Rollout of dynamic coding also began in 2017. The technology is designed to prevent citizens from underpaying or overpaying income tax by undertaking in-year changes to individuals’ tax codes – rather than simply updating them at the end of the year.

Lord Young, who was responding to a question from Baroness Altmann, indicated that HMRC still wishes to press on with the implementation of dynamic coding. But, once again, a cash boost is required from the next spending review.

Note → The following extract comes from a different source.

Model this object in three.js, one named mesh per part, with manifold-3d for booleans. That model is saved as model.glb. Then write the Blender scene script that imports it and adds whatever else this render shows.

“HMRC have long had a delivery plan for the dynamic coding-out of debt project,” he said. “The service was successfully introduced for a number of taxation scenarios that cause an over- or under-payment of PAYE (pay as you earn). After the closure of the Making Tax Digital for Individuals Programme, which included a wider dynamic coding option, and resource reallocation to EU exit, a new IT solution was required for this budget 2017 project. HMRC remain committed to delivering this project. Further work on the wider dynamic coding activities will be considered as part of wider spending review planning.”

The spending review – in which government will set departmental budgets for the next few years – was due to have been launched before parliament’s summer recess to allow for its conclusion to coincide with the budget in the autumn. The ongoing distraction of Brexit has seen the review put on the back-burner and work seems unlikely to get underway before the UK’s exit from the European Union has been completed.